ジェシー・アイゼンバーグの製作・脚本・監督・主演。ベンジーを演じたキーラン・カルキンが本年度アカデミー賞助演男優賞受賞、ジェシー・アイゼンバーグも全米批評家協会賞や英国アカデミー賞で脚本賞受賞、おめでとうございます!
予告編を見たときに「好きそうな映画」と思って「見に行くリスト」に入れてあったんだけど、期待に違わず良い映画でした。祖母の遺言を守りかつて暮らしたポーランドの街を訪れる若者ふたりの心の機微というテーマを、ポーランドにルーツのあるアイゼンバーグが撮ることでその土地への敬愛がつまったものになっていて、それがこの映画の品を担保しているように思います。
デヴィッドがベンジーへの複雑な思いを吐露する場面、よかった。

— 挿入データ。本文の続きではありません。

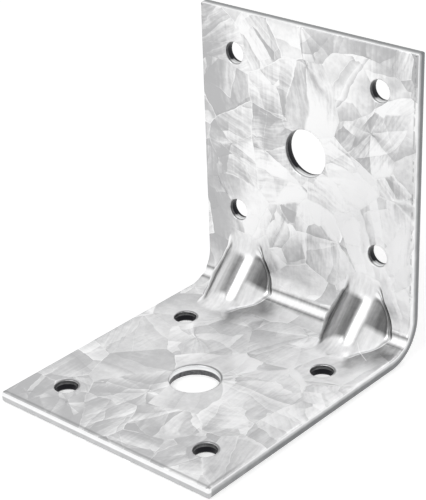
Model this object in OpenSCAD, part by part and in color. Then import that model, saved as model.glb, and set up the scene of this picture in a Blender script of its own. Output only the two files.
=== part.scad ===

デヴィッドからすればベンジーはすべてを持っているひと、こんなふうになれたら、自分の人生の大部分を捧げてもいい、と思える人なのに、そのベンジーは生きて前を向くことに倦んでいる。忖度せず空気も読まず、でも最後には誰よりも皆に愛されるベンジーを、デヴィッドは憎みながら愛していて、彼にどうにか「人生をやっていく」方法を見つけてほしいと思っているし、もしかしたらポーランドで見た様々な光景が、どこかでベンジーの背中を押すかも、と思えるラストシーンだったと思います。
キーラン・カルキンが素晴らしいのは言わずもがな、ジェシー・アイゼンバーグもやっぱり飛び切りの俳優だなあと思ったなあ。あの夕食で堰を切ったように語りだす場面、私はああいうのにとても弱い。
ポーランドの街並みが実に魅力的に撮られているのも素晴らしかった。だからこそマイダネク、ルブリン強制収容所の内部の映像のショッキングさを、あのツアーの参加者と同じように体験した気がして、観客がそう感じることも監督の願いのひとつだったんだろうなと思いました。